Conveniently the closest thing we have to a Brexit vote happened just two years ago – the Scottish independence referendum, which was held in September 2014.

The No vote (to stay in the UK) eventually won with 55% of the popular vote – but polls in the weeks leading up to the referendum suggested there was every chance Scots would vote for independence. The similarities with the Brexit vote are instructive.

Trading on the pound was volatile in the run up to the vote. Fears that Britain would be broken up – and the ensuring uncertainty over the currency – saw the pound shed around 11 cents against the dollar in the two months ahead of the plebiscite.
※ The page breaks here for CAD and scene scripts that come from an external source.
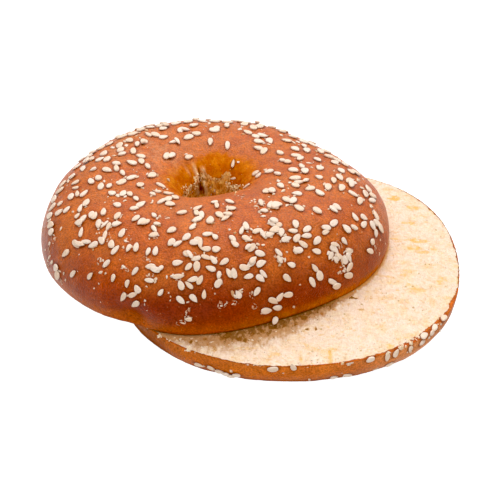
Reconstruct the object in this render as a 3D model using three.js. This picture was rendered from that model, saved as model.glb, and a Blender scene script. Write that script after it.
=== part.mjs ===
// A sesame bagel cut across the middle.  The upper half lies on the lower one,
// slid off to the left and to the back, so that part of the cut face shows.
// Millimetres, +Z up.  The origin is the middle of the bounding box in X and Y,
// on the flat underside of the lower half.
import * as THREE from 'three';

// ---------------------------------------------------------------- dimensions
const TURN = Math.PI * 2;
const SEGMENTS = 72;          // steps round each ring

const GAP = 0.3;              // air between the two cut faces that rest together

// lower half: a thin round slice with a flat underside
const LOWER = {
  radius: 55.9,               // mean radius of the cut face
  thickness: 9.6,             // underside to cut face
  sideRound: 7.4,             // how far the rounded side runs in under the slice
  holeRadius: 8.4,            // hole at the cut face
  holeFlare: 4.2,             // how much wider the hole is at the underside
  // unevenness of the outline: [waves round the ring, cosine, sine]
  outline: [[2, -0.83, 0.45], [3, -0.83, 0.45], [4, -0.69, -0.39]],
};

// upper half: the domed ring
const UPPER = {
  offsetX: -23.9,             // centre of its outline from the lower half's centre
  offsetY: 13.9,
  radius: 54.6,               // mean radius at the widest level
  crestRadius: 29.1,          // radius of the top of the dome
  crestHeight: 22.9,          // cut face to the top of the dome
  widestAt: 4.2,              // height of the widest level above the cut face
  undercut: 0.4,              // how far the crust turns in below the widest level
  holeRadius: 7.6,            // narrowest part of the hole
  holeX: 0.1,                 // the hole sits a little off the middle
  holeY: 1.2,
  holeFlare: 0.9,             // widening of the hole at the cut face
  lipPower: 2.9,              // superellipse power of the slope into the hole
  outline: [[2, -0.11, 0.40], [3, 1.36, -0.49], [4, 0.55, -0.45], [5, 0.07, -0.29], [6, -0.12, 0.29]],
  crest: [[1, 0.42, -1.54], [2, -0.50, -0.84]],
  hole: [[1, -0.11, 0.17], [2, 0.20, 0.35]],
};

// a fold where the dough was joined runs down the back of the hole
const FOLD = { angle: 1.96, width: 0.16, depth: 1.2 };

// low swells of the baked crust: [height, waves round, phase, waves over, phase]
const SWELLS = [
  [0.22, 5, 0.4, 2, 1.1],
  [0.16, 8, 2.3, 3, 0.2],
  [0.12, 11, 4.1, 1, 2.6],
];

// ------------------------------------------------------------------ functions
const waves = (terms, t) =>
  terms.reduce((sum, [k, c, s]) => sum + c * Math.cos(k * t) + s * Math.sin(k * t), 0);

const swell = (t, u) =>
  SWELLS.reduce((sum, [h, k, p, m, q]) =>
    sum + h * Math.sin(k * t + p) * Math.sin(m * Math.PI * u + q), 0);

const smooth = (x) => { const c = Math.min(1, Math.max(0, x)); return c * c * (3 - 2 * c); };

// Signed angle from b to a, in (-PI, PI].
const turnBetween = (a, b) => Math.atan2(Math.sin(a - b), Math.cos(a - b));

// Stations along the closed section of the upper half.  Each names the stretch
// it lies on and how far along that stretch it is.
function stations(parts) {
  const list = [];
  for (const [name, steps] of parts) {
    for (let i = 0; i < steps; i++) list.push({ name, u: i / steps });
  }
  return list;
}

// Upper half: cut face from the hole out, crust over the dome, slope and wall of
// the hole back down to the cut face.
const UPPER_STATIONS = stations([['cut', 4], ['dome', 17], ['slope', 11], ['wall', 3]]);

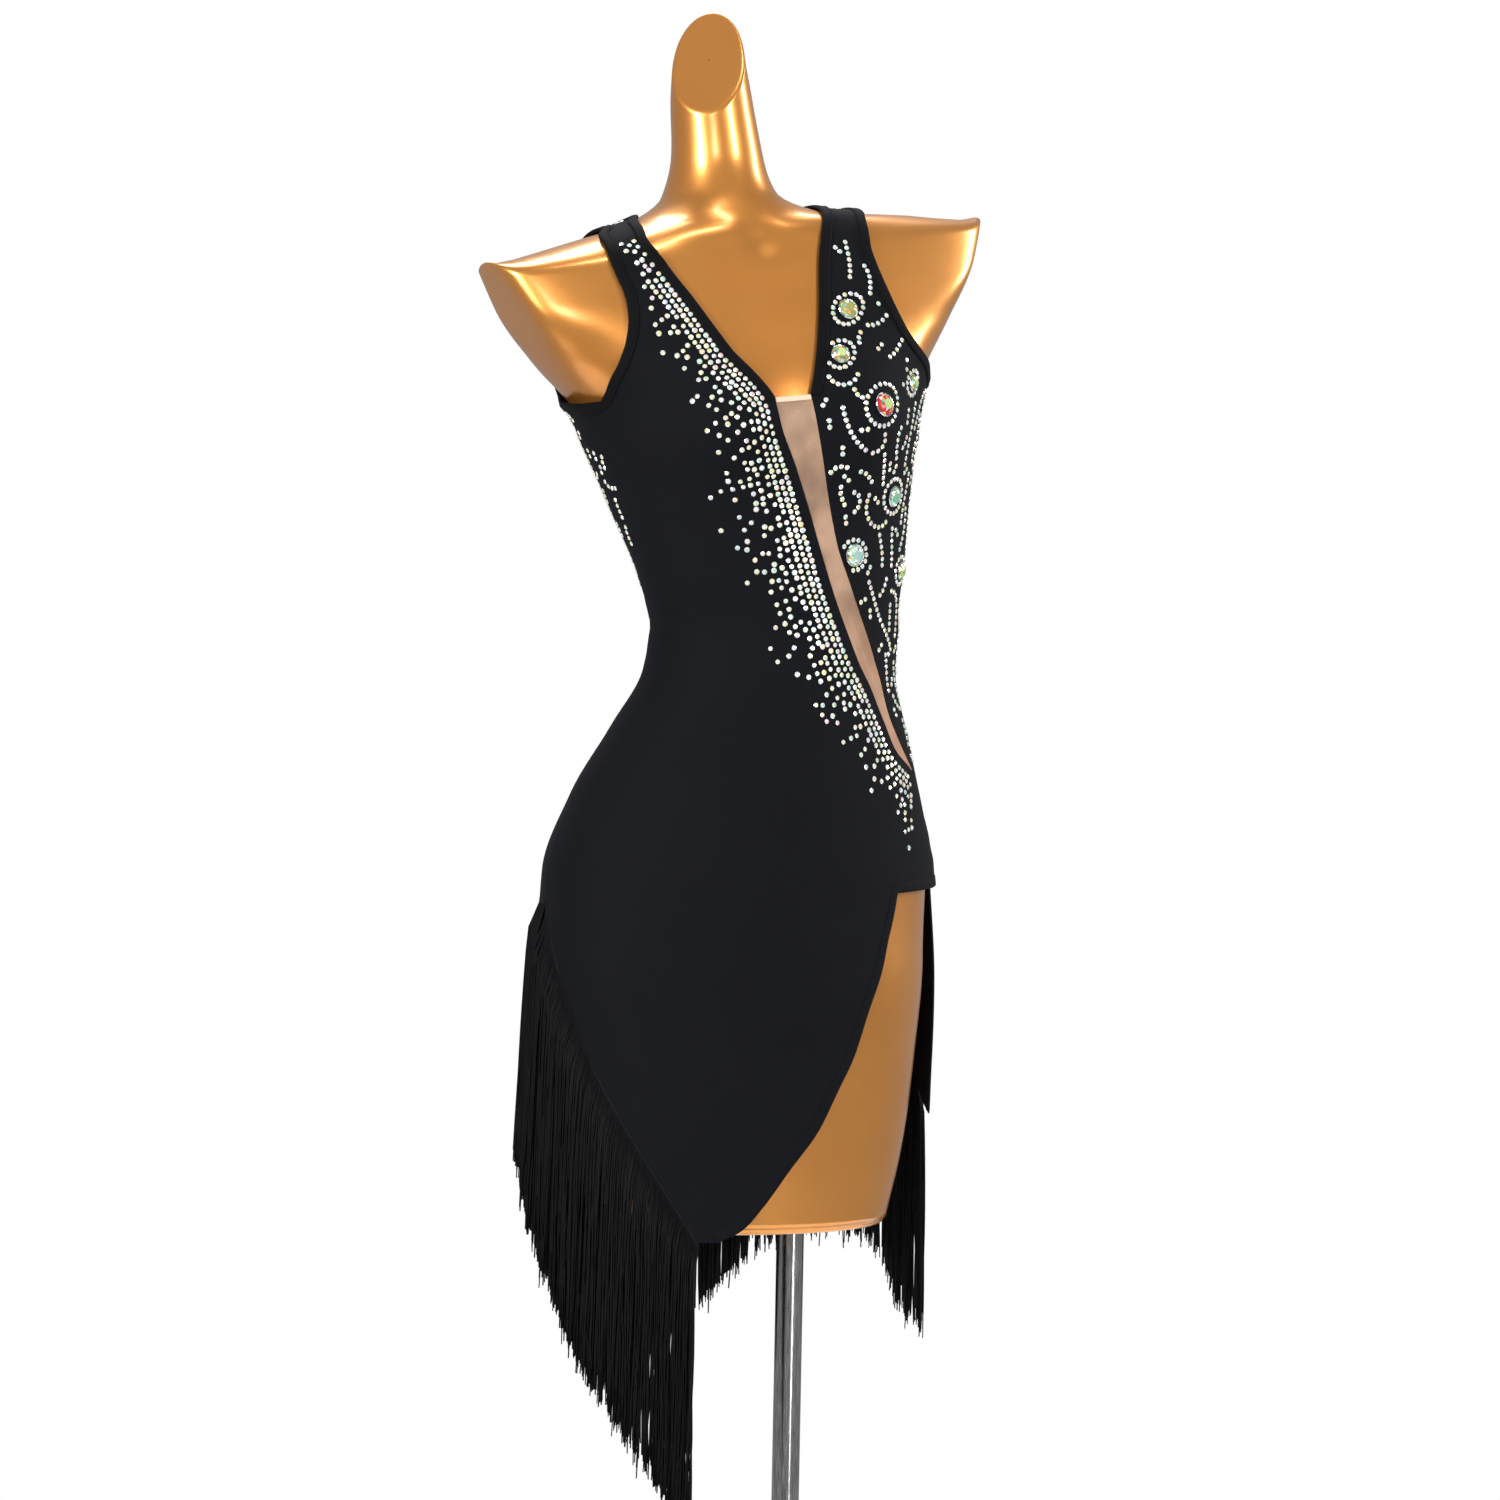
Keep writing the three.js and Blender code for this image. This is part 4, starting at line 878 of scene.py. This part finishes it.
def fringePieces(name, line):
    # a narrow tape below the hem, and strands that leave it outwards, then hang and wander a little
    row = hang[name]
    draw = np.random.default_rng(row["seed"])
    drops = [fringe["tapeClear"], fringe["tapeClear"] + 1, fringe["tapeDrop"]]
    grid = np.stack([line - [0, drop] for drop in drops], axis=0)
    heights = np.array([high - 0.2, high + 0.3, high + 0.2])[:, None]
    tape = wallPiece(name + "_tape", [(grid, heights, low)], fringeCord)
    roots = proudOf(clothSurface, line - [0, 0.45 * fringe["tapeDrop"]], high - 0.4)
    level = np.linalg.norm(np.diff(roots[:, :2], axis=0), axis=1)
    steep = np.linalg.norm(np.diff(roots, axis=0), axis=1)
    travelled = np.concatenate([[0], np.cumsum(0.65 * level + 0.35 * steep)])
    count = int(travelled[-1] / fringe["pitch"])
    layer = np.arange(count * fringe["layers"]) % fringe["layers"]
    at = np.linspace(0.4, travelled[-1] - 0.4, count * fringe["layers"]) + draw.uniform(-0.3, 0.3, len(layer))
    top = pickedAt(at, travelled, roots)
    centre = np.array([clothRows[1][1], clothRows[1][2]])
    outward = np.zeros_like(top)
    outward[:, :2] = unit(top[:, :2] - centre)
    sideways = np.stack([-outward[:, 1], outward[:, 0], np.zeros(len(top))], axis=-1)
    angles = np.interp(at, travelled, line[:, 0])
    shorter, rideOut, leanMore = (sum(swell[key] * np.exp(-((angles - swell["angle"]) / swell["width"]) ** 2)
                                      for swell in hipSwells) for key in ("shorter", "standOff", "lean"))
    length = row["length"] - shorter + draw.normal(0, fringe["ragged"], len(top))
    length += draw.choice([0, -16, 10], len(top), p=[0.9, 0.06, 0.04])
    s = np.linspace(0, 1, fringe["rings"])[None, :, None]
    lock = np.floor(at / fringe["lock"]).astype(int)
    lockPull = (lock + 0.5) * fringe["lock"] - at
    sway = draw.normal(0, 1.5, (lock.max() + 1, 2))[lock]
    standOff = (row["standOff"] + rideOut)[:, None, None]
    lean = (row["lean"] + leanMore)[:, None, None]
    leave = standOff * (1 - np.exp(-s / 0.07)) + lean * s ** 0.8
    away = (layer * 1.1 + draw.uniform(-0.5, 0.5, len(at)))[:, None, None] * np.minimum(1, s / 0.05)
    phase = draw.uniform(0, 2 * math.pi, (len(at), 1, 1))
    wander = (0.6 + 1.3 * s) * np.sin(phase + s * draw.uniform(3, 9, (len(at), 1, 1))) * np.minimum(1, s * 5)
    pull = (lockPull[:, None, None] * 0.42 + sway[:, :1, None]) * s ** 1.5
    centreLine = (top[:, None] + outward[:, None] * (leave + away + sway[:, 1:, None] * s)
                  + sideways[:, None] * (wander + pull))
    centreLine[..., 2] = top[:, None, 2] - length[:, None] * s[..., 0]
    ring = np.linspace(0, 2 * math.pi, fringe["sides"], endpoint=False)
    taper = np.where(s < 0.97, 1.0, 0.75) * fringe["radius"] * draw.uniform(0.85, 1.2, (len(at), 1, 1))
    circle = (np.cos(ring)[None, None, :, None] * outward[:, None, None]
              + np.sin(ring)[None, None, :, None] * sideways[:, None, None]) * taper[..., None]
    points = centreLine[:, :, None] + circle
    strands, rings, sides = points.shape[:3]
    one = gridFaces(rings, sides, closeColumns=True)
    faces = (one[None] + (np.arange(strands) * rings * sides)[:, None, None]).reshape(-1, 4)
    ends = np.concatenate([(np.arange(sides)[None] + (np.arange(strands) * rings * sides)[:, None]),
                           (np.arange(sides)[::-1][None] + (np.arange(strands) * rings * sides
                                                            + (rings - 1) * sides)[:, None])])
    uv = np.stack(np.broadcast_arrays(np.arange(sides)[None, None, :] * 1.3, s * row["length"]), axis=-1)
    uv = np.broadcast_to(uv, (strands, rings, sides, 2)).reshape(-1, 2)
    allFaces = faces.tolist() + ends.tolist()
    hung = makePiece(name + "_strands", points.reshape(-1, 3), allFaces, fringeCord, uv=uv)
    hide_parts(name)
    return tape, hung


backAngles = np.linspace(body["sideLeft"] + 0.4, body["sideRight"] + 359.6, 400)
backLine = np.stack([backAngles, hemHeight(backAngles)], axis=-1)
apex = int(np.argmax(np.where(backAngles < 180, backLine[:, 1], 0)))
fringeFront = fringePieces("fringe_front", smoothEdge(fringeEdgeFront)(np.linspace(0.003, 1, 160)))
onLeft = (backAngles > 95.5) & (np.arange(len(backLine)) <= apex)
fringeLeft = fringePieces("fringe_back_left", backLine[onLeft])
fringeRight = fringePieces("fringe_back_right", backLine[apex:])
print("stage: fringe", [len(p[1].data.polygons) for p in (fringeFront, fringeLeft, fringeRight)])

# ---------- stones ----------
tints = ["#fbfbf2", "#f3f8e6", "#fdf1e0", "#eaf2fb", "#f8e8ee", "#e2f5ec", "#fff7d6", "#ffffff", "#efe6f8"]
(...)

The initial euphoria produced a big spike for the pound, but this quickly wore off. Sterling continued its trend lower versus the greenback all the way through to April 2015. Forex trading is a zero-sum game, of course, so this also has to be viewed in the context of dollar strength as the Fed moved towards raising rates.

Day Trading

Most crucially for many traders is the day-to-day movements sparked by polls. They may be notoriously unreliable, but a poll showing a slight lead for the independence campaign little over a week before the Scottish vote sparked a sharp selloff in sterling.

Brexit is seen as negative for sterling – most analysts expect the pound to dip 15-20% if Britain votes to leave. So polls showing a lead for the out campaign would likely send the pound lower, while any data showing a healthy lead for the Remain camp tend to push it up. Riding out this volatility is the problem for traders but one that presents opportunities as well as risks.

It was a slightly different story against the euro, although the underlying factors were the same. The pound treaded water for the two months before the vote and cranked higher after the No vote.

This was against a backdrop of severe euro weakness and so the effect of the uncertainty was to curtail sterling gains. This pent up demand gushed forth after the vote.

Again polls made a big difference to EURGBP – polls signalling a Yes win produced bouts of extreme volatility where the pair swung by as much as 3% in a short space of time.

Brexit Redux

 

These trends are being repeated in the run up to the vote on Britain’s membership of the EU.

Individual events and polls are again important and traders need to be on the lookout for signs of movement in either direction.

For example, momentum behind the Out vote in February – sparked by Boris Johnson’s intervention - led to a deep dive for the pound versus the dollar.

Meanwhile the pound jumped to its best level in five weeks after US president Barack Obama weighed in with support for David Cameron.  A poll on May 17th showing a healthy lead for the Remain side led to sterling’s best rally in three weeks despite weak economic data.

Polls have largely suggested that the Remain side will win. Betting markets too predict the UK will stick with the EU. But if we get a Scottish-style poll shock – one that shows a lead for the Brexit campaign – there could be some major swings in sterling forex pairs.